Jacket Copy: Takami is tall, attractive and funny. Akira’s a quiet, musical prodigy who seems much more effeminate than Takami, even though he’s a guy. Best friends since childhood, Takami turns to Akira when yet another would-be boyfriend dumps her. Now will their longtime connection finally turn into something more than friendship?

This is a low-key shojo series that manages to be enjoyable despite some typical character types and plot elements. Takami has grown up with four older brothers and as a result she’s a total tomboy. The manga opens with Takami getting dumped on a first date due to her eating habits and unfeminine appearance. Takami goes to visit her childhood friend Akira. He’s two years younger than her, and they met at piano school where Takami was enrolled against her will when her mother thought she should pursue traditionally feminine hobbies.

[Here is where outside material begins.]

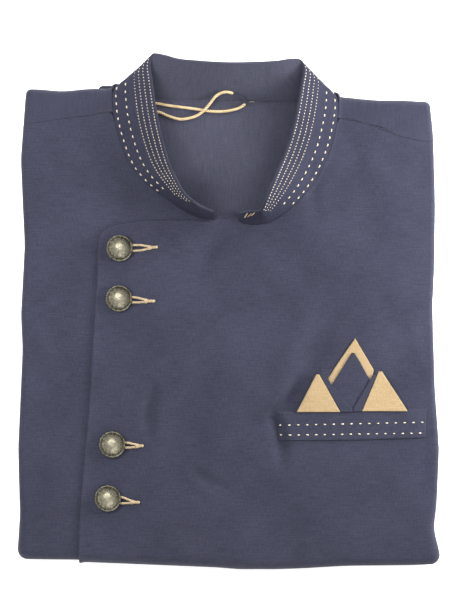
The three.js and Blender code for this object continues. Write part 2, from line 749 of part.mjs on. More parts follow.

Akira has an exotic (half-Japanese) appearance, and he is so pretty that when Takami first met him she thought he was a girl. Many years later she still thinks of Akira as her idealized little sister. He’s content to play the piano to calm Takami down and accompany her to all you can eat cake cafes in the wake of her breakup, but he requests that she dress up to attend a concert he’s giving at a jazz club. Takami puts on a dress for the first time since she was seven years old and goes to hear Akira play. Everyone comments that they look beautiful together, and Akira announces that Takami’s his fiancee. The next day Akira visits Takami’s school and gets into a confrontation with the boy who dumped her. Takami says “Don’t be violent like that again. Akira, you’re my ideal girl.” Akira says “Don’t be so obtuse. I’m no girl, and if the girl that I like gets hurt I’m going to fight about it.”

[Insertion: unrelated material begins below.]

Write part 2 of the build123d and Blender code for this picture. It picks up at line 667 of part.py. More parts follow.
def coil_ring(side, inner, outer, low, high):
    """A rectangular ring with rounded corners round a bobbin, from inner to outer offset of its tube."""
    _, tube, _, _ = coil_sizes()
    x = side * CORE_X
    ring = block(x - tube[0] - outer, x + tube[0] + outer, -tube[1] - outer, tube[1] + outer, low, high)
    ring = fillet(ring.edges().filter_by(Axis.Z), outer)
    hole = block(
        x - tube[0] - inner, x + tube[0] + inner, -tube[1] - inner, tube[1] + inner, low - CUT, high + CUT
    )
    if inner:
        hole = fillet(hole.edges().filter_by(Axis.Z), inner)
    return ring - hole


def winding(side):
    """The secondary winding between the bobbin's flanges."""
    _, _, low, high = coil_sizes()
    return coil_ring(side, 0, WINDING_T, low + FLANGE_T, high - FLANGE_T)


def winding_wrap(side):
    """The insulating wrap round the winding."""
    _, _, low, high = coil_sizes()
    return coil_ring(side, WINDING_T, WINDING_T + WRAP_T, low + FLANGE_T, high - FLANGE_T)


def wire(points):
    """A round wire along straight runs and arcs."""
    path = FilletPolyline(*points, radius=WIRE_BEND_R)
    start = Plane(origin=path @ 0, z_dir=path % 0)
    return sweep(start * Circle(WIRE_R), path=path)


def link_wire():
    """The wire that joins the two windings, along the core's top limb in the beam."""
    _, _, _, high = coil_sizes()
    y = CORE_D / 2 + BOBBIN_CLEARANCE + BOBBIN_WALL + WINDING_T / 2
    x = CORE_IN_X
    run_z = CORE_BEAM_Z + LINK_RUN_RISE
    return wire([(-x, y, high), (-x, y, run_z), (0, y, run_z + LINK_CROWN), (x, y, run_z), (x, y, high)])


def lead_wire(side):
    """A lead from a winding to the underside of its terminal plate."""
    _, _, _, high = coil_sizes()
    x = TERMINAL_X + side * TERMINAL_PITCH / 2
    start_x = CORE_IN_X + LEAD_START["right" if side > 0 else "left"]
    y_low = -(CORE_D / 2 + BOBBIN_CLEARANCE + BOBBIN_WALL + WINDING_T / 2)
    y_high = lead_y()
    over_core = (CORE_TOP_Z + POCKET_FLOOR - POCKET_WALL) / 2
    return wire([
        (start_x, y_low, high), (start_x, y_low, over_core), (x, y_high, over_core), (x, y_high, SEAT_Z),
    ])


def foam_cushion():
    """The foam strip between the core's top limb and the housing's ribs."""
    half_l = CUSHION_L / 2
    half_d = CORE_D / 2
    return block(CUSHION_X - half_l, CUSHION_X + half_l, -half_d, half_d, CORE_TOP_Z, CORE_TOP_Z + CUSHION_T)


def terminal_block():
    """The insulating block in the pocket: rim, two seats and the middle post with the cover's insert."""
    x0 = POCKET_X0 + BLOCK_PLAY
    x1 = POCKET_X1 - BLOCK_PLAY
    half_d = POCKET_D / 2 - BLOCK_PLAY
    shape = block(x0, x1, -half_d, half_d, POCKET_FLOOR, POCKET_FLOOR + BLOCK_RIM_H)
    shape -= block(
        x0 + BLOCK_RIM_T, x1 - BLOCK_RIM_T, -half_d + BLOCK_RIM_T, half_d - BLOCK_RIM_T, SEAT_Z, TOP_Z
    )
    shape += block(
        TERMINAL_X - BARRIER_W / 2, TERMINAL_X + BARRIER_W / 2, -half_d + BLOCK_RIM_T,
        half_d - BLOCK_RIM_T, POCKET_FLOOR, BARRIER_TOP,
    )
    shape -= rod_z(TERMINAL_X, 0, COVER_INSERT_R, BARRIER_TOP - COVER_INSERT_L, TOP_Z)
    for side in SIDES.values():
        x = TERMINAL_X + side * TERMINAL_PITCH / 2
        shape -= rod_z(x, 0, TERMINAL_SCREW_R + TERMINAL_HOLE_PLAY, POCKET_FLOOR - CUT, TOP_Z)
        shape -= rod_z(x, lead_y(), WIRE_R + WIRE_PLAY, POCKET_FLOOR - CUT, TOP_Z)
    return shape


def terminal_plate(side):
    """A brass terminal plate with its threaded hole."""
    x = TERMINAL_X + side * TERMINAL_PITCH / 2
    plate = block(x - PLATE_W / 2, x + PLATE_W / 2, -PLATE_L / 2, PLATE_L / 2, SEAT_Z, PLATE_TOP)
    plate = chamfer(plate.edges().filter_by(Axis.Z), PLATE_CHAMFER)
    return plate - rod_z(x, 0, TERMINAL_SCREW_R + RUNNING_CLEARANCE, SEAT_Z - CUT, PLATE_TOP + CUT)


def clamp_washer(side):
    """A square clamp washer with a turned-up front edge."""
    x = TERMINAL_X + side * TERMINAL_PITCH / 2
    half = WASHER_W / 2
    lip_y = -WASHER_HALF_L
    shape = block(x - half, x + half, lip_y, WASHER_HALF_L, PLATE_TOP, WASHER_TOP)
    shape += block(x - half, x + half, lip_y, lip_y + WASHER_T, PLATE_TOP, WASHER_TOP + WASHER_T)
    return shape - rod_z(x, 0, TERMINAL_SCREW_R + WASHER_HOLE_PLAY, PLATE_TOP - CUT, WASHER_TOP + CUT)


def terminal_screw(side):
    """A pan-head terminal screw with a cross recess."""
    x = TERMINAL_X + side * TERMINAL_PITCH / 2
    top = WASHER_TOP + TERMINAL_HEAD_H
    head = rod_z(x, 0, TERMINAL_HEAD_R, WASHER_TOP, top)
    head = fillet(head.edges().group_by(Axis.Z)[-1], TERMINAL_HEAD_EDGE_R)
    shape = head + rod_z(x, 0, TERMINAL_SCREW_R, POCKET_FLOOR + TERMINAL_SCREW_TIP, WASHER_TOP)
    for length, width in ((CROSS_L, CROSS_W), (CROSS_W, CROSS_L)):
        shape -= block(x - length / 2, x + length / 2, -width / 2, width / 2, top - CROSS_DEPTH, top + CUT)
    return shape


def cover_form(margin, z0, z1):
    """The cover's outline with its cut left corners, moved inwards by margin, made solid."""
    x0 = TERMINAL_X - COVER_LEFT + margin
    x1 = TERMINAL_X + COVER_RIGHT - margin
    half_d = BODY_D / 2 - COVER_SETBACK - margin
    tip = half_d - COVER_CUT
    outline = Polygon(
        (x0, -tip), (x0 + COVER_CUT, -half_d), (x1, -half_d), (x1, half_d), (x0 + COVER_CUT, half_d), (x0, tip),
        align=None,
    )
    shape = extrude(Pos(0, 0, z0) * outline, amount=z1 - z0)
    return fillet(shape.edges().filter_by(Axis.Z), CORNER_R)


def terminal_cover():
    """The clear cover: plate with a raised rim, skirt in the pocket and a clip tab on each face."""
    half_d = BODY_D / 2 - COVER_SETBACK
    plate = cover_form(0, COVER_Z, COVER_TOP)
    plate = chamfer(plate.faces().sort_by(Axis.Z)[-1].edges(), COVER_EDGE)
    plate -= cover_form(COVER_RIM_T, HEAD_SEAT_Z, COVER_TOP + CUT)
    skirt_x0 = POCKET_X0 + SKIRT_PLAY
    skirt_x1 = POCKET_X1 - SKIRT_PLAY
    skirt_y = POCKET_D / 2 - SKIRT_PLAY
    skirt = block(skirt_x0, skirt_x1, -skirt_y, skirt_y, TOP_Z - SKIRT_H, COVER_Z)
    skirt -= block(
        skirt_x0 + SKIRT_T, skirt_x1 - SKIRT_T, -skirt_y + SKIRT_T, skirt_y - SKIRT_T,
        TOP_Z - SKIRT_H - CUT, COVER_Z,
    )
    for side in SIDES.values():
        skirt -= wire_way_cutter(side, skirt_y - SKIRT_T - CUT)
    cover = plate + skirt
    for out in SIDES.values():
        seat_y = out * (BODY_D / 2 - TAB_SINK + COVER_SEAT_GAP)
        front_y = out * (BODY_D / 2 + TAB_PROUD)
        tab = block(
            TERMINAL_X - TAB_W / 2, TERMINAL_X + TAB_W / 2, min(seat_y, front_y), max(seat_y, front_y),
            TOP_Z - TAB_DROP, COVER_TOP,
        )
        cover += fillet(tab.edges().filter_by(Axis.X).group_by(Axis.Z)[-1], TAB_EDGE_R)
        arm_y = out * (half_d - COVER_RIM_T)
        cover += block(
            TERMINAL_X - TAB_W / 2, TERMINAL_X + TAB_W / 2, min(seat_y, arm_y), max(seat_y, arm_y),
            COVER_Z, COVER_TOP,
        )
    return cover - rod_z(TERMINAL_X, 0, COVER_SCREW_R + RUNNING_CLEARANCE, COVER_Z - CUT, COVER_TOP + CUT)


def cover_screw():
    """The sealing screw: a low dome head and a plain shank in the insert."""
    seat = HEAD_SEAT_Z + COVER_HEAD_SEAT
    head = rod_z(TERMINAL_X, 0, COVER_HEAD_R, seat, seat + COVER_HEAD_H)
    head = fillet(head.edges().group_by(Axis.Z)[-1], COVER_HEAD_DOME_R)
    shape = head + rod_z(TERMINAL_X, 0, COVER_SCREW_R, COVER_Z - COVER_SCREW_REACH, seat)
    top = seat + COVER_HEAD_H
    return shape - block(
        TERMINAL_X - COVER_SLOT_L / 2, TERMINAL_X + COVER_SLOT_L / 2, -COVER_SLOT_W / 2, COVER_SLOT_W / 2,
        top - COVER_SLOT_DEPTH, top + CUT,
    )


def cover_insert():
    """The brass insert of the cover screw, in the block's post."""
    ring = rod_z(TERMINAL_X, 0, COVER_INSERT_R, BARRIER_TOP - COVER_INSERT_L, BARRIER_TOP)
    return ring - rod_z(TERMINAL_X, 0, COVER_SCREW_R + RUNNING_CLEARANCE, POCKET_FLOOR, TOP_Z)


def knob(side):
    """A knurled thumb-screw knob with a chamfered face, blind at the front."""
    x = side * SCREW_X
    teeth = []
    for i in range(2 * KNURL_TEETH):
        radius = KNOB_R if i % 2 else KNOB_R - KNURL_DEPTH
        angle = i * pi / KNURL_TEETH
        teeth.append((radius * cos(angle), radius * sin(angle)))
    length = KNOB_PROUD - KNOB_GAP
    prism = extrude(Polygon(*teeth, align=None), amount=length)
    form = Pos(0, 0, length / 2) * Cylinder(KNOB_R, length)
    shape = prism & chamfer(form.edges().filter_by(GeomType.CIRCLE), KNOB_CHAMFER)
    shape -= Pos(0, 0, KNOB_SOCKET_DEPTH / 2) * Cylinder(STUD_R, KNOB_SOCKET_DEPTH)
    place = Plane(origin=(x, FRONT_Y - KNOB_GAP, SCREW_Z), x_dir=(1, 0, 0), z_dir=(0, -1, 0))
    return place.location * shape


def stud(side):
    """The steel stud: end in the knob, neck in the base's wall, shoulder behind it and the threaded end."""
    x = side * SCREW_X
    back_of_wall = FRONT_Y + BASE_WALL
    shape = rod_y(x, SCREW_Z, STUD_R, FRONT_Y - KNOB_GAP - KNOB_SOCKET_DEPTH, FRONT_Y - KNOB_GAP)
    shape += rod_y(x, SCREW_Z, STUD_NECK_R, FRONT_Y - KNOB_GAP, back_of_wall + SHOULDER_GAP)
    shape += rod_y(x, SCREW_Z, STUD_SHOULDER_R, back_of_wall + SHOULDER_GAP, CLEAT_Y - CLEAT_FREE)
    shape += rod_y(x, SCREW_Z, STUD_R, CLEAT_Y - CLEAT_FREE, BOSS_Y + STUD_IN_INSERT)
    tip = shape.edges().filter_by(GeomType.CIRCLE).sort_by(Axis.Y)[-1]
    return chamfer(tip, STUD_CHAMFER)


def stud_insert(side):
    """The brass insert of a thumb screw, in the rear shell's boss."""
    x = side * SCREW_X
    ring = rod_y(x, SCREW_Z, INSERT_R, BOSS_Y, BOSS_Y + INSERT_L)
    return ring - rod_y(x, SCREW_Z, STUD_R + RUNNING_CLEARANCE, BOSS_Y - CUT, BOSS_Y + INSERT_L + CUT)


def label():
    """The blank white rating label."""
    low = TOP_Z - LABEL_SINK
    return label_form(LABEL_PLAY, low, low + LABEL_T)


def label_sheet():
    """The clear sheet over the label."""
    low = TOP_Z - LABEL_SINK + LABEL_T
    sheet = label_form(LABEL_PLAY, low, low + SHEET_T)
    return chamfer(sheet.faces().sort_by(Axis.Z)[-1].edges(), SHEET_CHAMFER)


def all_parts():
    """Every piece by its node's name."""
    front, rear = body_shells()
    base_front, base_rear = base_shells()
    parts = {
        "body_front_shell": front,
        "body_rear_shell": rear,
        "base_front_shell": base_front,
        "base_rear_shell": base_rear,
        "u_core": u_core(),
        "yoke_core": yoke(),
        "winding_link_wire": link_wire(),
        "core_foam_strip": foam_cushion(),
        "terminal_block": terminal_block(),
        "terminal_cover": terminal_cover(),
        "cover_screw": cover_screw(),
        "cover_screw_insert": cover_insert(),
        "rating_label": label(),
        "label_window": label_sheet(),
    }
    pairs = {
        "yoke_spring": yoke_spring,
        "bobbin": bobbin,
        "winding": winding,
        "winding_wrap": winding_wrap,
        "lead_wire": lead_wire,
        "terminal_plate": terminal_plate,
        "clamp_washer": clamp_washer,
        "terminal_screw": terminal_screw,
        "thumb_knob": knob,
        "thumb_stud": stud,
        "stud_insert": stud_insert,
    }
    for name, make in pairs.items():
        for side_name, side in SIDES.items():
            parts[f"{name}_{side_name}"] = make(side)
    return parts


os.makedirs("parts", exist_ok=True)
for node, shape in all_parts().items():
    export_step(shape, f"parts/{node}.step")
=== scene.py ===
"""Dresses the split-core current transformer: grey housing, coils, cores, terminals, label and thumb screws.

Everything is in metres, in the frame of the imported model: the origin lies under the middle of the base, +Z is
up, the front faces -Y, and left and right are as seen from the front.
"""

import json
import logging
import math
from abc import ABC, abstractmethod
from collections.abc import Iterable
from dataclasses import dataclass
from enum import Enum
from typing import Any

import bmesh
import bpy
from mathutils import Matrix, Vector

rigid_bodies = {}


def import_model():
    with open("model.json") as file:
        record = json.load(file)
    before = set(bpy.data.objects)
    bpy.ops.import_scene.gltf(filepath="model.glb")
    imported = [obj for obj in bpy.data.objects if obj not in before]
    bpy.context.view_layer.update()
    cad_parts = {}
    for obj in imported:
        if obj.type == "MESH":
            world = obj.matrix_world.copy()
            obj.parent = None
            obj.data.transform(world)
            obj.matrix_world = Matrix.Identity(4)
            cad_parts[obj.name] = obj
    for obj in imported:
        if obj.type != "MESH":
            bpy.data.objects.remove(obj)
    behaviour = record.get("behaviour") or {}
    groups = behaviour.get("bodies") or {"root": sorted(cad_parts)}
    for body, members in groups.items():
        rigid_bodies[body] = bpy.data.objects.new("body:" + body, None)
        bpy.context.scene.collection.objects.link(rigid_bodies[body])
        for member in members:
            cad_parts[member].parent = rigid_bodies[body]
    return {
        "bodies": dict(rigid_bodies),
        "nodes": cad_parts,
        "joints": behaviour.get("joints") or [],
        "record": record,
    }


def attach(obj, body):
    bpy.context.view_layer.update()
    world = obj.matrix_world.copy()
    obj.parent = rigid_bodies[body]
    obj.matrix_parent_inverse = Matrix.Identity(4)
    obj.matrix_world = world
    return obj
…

Takami finally realizes that Akira is a boy who cares about her, but she isn’t sure how she feels. The events that unfold between Akira and Takami will be familiar to any shojo manga fan. They need to work together to perform a piano duet, there’s a girl that attempts to come between them, a school festival that involves some cross-dressing, and a visit to an amusement park. As Takami and Akira hang out together on the way to becoming more than childhood friends, it was nice to see a friendship between a boy and a girl that is mutually supportive and drama-free.

One of the things I appreciated about Venus Capriccio was the slow pacing. While Akira is confident in how he feels, Takami isn’t so sure that she wants to change their friendship, and while she’s more self-conscious about hanging out with Akira she isn’t pushing herself into a romantic relationship. In some ways this reminded me a little of another CMX title, Venus In Love, because of the room given for the characters’ relationship to develop.

There were a few spelling and grammatical errors in the volume that were slightly distracting. The art was fairly typical shojo style, with the characters portrayed with elongated figures and necks. I enjoyed the contrast between Takami’s boisterous reactions to the world around her and Akira’s cool reserve. While Venus Capriccio isn’t a title to pick up if you are looking for something wildly innovative, it has a quiet charm that is quite rewarding.